» **RECORDED INFORMATION**
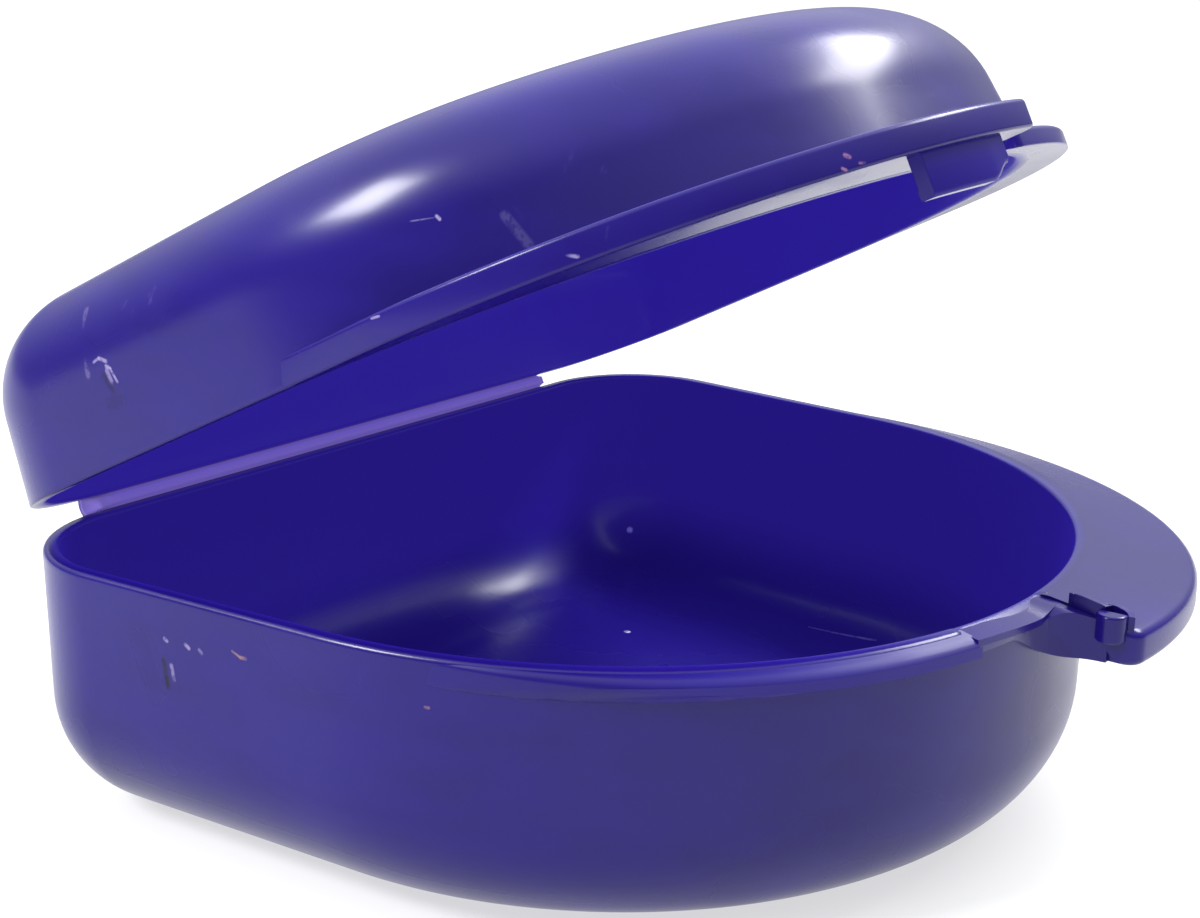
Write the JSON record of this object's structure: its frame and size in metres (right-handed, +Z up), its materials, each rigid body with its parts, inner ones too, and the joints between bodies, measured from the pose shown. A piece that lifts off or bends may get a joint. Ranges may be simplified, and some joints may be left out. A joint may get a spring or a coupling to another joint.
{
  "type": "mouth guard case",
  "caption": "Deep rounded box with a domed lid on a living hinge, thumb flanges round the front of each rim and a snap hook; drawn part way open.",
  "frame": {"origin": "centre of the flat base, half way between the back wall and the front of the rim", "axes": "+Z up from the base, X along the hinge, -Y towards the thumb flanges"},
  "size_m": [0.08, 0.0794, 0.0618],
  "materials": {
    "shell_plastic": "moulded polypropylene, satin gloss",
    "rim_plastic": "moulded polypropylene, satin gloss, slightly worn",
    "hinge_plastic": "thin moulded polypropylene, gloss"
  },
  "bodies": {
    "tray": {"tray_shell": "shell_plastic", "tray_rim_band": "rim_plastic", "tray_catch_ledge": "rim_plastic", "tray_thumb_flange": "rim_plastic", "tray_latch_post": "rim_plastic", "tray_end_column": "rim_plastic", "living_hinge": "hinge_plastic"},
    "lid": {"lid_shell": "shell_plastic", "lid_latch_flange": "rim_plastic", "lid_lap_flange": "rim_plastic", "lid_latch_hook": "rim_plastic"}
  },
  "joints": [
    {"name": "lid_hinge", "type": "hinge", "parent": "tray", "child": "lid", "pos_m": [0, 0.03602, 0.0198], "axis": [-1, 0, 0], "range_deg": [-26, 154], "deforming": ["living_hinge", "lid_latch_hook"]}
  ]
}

---

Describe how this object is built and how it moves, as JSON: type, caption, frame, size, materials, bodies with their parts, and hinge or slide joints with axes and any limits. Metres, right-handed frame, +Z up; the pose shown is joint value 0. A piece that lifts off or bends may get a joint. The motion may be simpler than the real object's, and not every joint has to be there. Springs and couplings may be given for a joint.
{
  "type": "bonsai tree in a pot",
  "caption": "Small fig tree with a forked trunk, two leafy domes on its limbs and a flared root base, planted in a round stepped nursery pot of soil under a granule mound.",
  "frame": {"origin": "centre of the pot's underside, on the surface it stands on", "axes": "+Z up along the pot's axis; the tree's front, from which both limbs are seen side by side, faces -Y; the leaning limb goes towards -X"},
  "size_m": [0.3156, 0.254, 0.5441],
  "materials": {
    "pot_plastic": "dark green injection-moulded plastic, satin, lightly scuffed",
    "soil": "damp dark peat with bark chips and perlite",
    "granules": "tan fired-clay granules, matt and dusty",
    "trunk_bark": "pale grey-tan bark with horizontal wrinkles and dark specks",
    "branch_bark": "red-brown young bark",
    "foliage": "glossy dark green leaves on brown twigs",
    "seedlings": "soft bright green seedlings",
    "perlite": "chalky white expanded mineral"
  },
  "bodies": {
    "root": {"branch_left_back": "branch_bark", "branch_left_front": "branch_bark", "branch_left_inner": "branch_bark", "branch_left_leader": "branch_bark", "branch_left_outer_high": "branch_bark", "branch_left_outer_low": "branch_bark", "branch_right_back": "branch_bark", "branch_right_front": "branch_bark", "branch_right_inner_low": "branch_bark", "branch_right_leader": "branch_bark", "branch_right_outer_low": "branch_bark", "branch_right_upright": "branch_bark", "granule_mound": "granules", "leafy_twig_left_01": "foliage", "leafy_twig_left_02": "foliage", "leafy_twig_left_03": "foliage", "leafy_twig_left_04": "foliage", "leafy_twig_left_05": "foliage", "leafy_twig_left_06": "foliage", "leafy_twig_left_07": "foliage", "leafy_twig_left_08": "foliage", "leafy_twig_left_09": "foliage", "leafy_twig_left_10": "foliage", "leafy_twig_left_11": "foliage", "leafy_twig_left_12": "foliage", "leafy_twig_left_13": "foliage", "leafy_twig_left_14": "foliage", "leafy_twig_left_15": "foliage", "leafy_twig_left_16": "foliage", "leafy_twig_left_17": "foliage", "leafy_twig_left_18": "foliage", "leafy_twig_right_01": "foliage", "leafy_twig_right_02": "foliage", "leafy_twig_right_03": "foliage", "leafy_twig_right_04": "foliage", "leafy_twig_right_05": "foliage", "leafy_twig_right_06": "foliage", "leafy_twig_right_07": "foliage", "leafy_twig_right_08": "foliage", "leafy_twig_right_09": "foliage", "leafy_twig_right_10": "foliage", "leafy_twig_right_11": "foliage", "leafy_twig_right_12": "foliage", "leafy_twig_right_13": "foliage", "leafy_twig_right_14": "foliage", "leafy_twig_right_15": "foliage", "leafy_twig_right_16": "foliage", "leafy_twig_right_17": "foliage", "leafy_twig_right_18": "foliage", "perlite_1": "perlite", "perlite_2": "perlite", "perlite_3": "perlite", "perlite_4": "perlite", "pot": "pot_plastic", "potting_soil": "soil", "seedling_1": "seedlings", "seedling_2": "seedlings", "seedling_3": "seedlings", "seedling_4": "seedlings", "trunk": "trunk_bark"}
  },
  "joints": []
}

» **TASK OBJECTIVE**
Please list every line of the records that contains "with".

» **EXERCISE SOLUTION**
Write the JSON record of this object's structure: its frame and size in metres (right-handed, +Z up), its materials, each rigid body with its parts, inner ones too, and the joints between bodies, measured from the pose shown. A piece that lifts off or bends may get a joint. Ranges may be simplified, and some joints may be left out. A joint may get a spring or a coupling to another joint.
  "caption": "Deep rounded box with a domed lid on a living hinge, thumb flanges round the front of each rim and a snap hook; drawn part way open.",
Describe how this object is built and how it moves, as JSON: type, caption, frame, size, materials, bodies with their parts, and hinge or slide joints with axes and any limits. Metres, right-handed frame, +Z up; the pose shown is joint value 0. A piece that lifts off or bends may get a joint. The motion may be simpler than the real object's, and not every joint has to be there. Springs and couplings may be given for a joint.
  "caption": "Small fig tree with a forked trunk, two leafy domes on its limbs and a flared root base, planted in a round stepped nursery pot of soil under a granule mound.",
    "soil": "damp dark peat with bark chips and perlite",
    "trunk_bark": "pale grey-tan bark with horizontal wrinkles and dark specks",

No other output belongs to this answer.